Meantime the prelates had been in session more than three weeks. But little good had thus far come of their deliberations. In vain, had the king delivered before them a speech in which he incited them "to provide such good means that the people might be induced to live in concord, and in obedience to the Catholic Church." In vain had he assured them that he would not give them permission to separate until they had made a satisfactory settlement of the religious affairs of the kingdom.[1074] The prelates much preferred to fritter away their time in the discussion of petty details of ecclesiastical order and discipline—in regulating the number of priests, settling the dignity of cathedral churches, prescribing the duties of bishops, and other matters of equal importance—"fancying that, in answering such questions, they were applying an efficacious remedy to the ills that desolated the church in these times of troubles and divisions."[1075] In the words of a minister of state, writing to a French ambassador on the very day of Beza's arrival at court, they intended to treat of the reformation of manners alone, "without coming to the point of doctrine, which they had as lief touch as handle fire."[1076]

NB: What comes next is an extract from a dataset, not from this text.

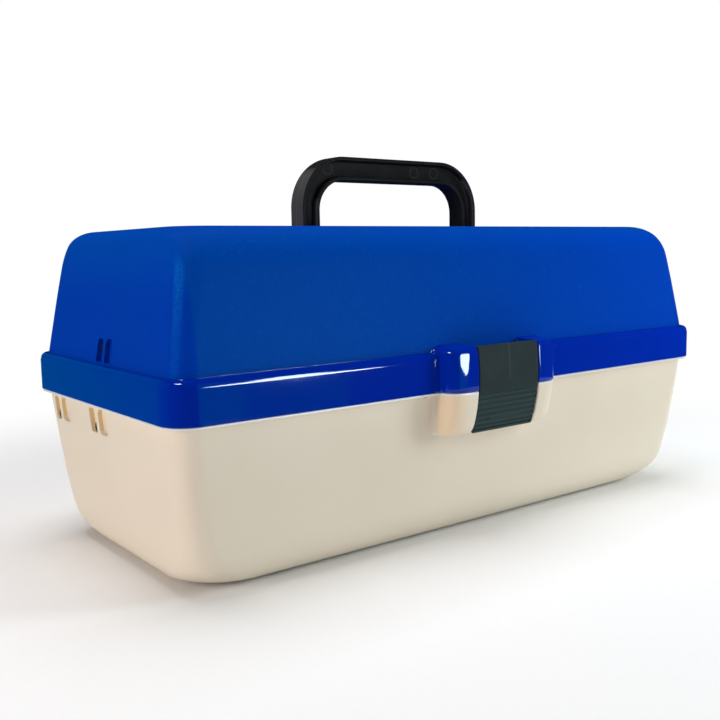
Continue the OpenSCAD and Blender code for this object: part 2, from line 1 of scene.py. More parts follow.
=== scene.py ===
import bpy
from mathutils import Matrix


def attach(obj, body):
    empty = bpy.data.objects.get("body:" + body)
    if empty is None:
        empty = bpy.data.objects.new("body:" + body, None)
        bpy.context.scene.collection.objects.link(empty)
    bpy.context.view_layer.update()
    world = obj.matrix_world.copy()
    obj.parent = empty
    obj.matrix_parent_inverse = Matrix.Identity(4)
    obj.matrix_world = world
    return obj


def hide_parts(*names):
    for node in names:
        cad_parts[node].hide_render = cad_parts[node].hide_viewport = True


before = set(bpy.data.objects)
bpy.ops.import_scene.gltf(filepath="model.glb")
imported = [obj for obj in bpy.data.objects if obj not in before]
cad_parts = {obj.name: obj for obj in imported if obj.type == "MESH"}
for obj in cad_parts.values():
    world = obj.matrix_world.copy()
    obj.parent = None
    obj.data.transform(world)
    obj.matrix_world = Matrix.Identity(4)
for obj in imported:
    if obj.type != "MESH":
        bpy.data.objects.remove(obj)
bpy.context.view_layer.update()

import math
from fnmatch import fnmatch

import bpy
import numpy as np
from mathutils import Matrix, Vector

# ---- Tub ----
# The lower half of the box: one injection moulding in beige plastic, drafted to leave its mould,
# with a flange that the lid shuts on, a dust lip above it, and two sockets in each end for the
# arms. Lengths here and below are in millimetres, and become metres when a piece is cast.


class Wire:
    """An output of a shader node. Arithmetic on it adds the Math nodes that work it out. Lengths
    in a shader are in metres."""

    def __init__(self, tree, output=None):
        self.tree, self.output = tree, output

    def node(self, kind, settings=(), sockets=(), outlet=0):
        """Adds a node: its settings first, then the values or wires of its sockets."""
        made = self.tree.nodes.new(kind)
        for name, value in dict(settings).items():
            setattr(made, name, value)
        for name, value in dict(sockets).items():
            if isinstance(value, Wire):
                self.tree.links.new(value.output, made.inputs[name])
            else:
                made.inputs[name].default_value = value
        return Wire(self.tree, made.outputs[outlet] if made.outputs else None)

    def maths(self, operation, *others):
        """A Math node on this number, then the others."""
        return self.node("ShaderNodeMath", {"operation": operation},
                         dict(enumerate((self, *others))))

    def vector(self, operation, *others, outlet=0):
        """A Vector Math node on this vector, then the others. Its outlet Value is a number."""
        return self.node("ShaderNodeVectorMath", {"operation": operation},
                         dict(enumerate((self, *others))), outlet)

    def __add__(self, other):
        return self.maths("ADD", other)

    def __sub__(self, other):
        return self.maths("SUBTRACT", other)

    def __mul__(self, other):
        return self.maths("MULTIPLY", other)

    __radd__ = __add__

    def rise(self, low, high):
        """0 below low and 1 above high, with a smooth step between."""
        return self.node("ShaderNodeMapRange", {"interpolation_type": "SMOOTHSTEP"},
                         {"Value": self, "From Min": low, "From Max": high})

    def grain(self, size, detail=2.0):
        """Noise from 0 to 1 whose blobs are size millimetres across."""
        return self.node("ShaderNodeTexNoise", {}, {
            "Vector": self, "Scale": 1000 / size, "Detail": detail})

    def axis(self, which):
        """X, Y or Z of this vector, for 0, 1 or 2."""
        return self.node("ShaderNodeSeparateXYZ", {}, {0: self}, which)

    def between(self, low, high):
        """The colour low where this number is 0, high where it is 1, and blends between."""
        share, first, second, mixed = 0, 6, 7, 2
        return self.node("ShaderNodeMix", {"data_type": "RGBA"},
                         {share: self, first: low, second: high}, mixed)


def linear(red, green, blue):
    """A screen colour from 0 to 255 as the linear colour that a shader takes."""
    v = np.array([red, green, blue]) / 255
    return (*np.where(v <= 0.04045, v / 12.92, ((v + 0.055) / 1.055) ** 2.4), 1.0)


def start_finish(name):
    """An empty material, and the wire that gives each point's place in the object."""
    finish = bpy.data.materials.new(name)
    finish.use_nodes = True
    finish.node_tree.nodes.clear()
    return finish, Wire(finish.node_tree).node("ShaderNodeTexCoord", outlet="Object")


def end_finish(place, bumps, depth, sockets):
    """Closes a material with its surface's sockets, and bumps of a depth in millimetres."""
    normal = place.node("ShaderNodeBump", {}, {
        "Height": bumps, "Strength": 1.0, "Distance": depth / 1000})
    shader = place.node("ShaderNodeBsdfPrincipled", {}, {**sockets, "Normal": normal})
    place.node("ShaderNodeOutputMaterial", {}, {"Surface": shader})


def moulded_beige(name, shown, drifted):
    """Satin beige plastic: a fine even skin, a little cloudier in broad drifts, and painted paler
    near the ground, a painted light standing in for light bounced off the floor. A painted
    highlight makes the flange paler still, and painted warm light makes the left side of the
    latch's housing warmer."""
    finish, place = start_finish(name)
    x, y, z = [place.axis(k) for k in range(3)]
    drift = place.grain(45, 1.0).rise(0.3, 0.7)
    skin = place.grain(0.9)
    colour = (drift * 0.5).between(linear(*shown), linear(*drifted))
    # Painted light: paler toward the floor, standing in for the light bounced off it.
    colour = (z.rise(0.05, 0.01) * 0.4).between(colour, linear(240, 230, 211))
    # Painted highlight: the flange is painted paler and cooler.
    flange = z.rise(0.0776, 0.0779) * z.rise(0.0796, 0.0792)
    colour = (flange * 0.7).between(colour, linear(222, 228, 232))
    # Painted warm light on the left side of the lower housing, standing in for light shining
    # through its thin plastic.
    cheek = y.rise(-0.0825, -0.084) * x.rise(-0.024, -0.036) * z.rise(0.0776, 0.077)
    colour = (cheek * 0.6).between(colour, linear(238, 208, 168))
    end_finish(place, skin, 0.03, {
        "Base Color": colour, "Roughness": 0.36 + skin * 0.1,
        "Specular IOR Level": 0.35})
    return finish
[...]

Cardinal Châtillon's communion.
The doubtful allegiance of some of their own number to the Romish Church was a source of peculiar vexation. As the prelates were about to join in the celebration of the Lord's Supper, Cardinal Châtillon and two other bishops insisted upon communicating under both forms; and when their demand was refused, they went to another church and celebrated the divine ordinance with many of the nobility, all partaking both of the bread and of the wine, thus earning for themselves the nickname of Protestants.[1077]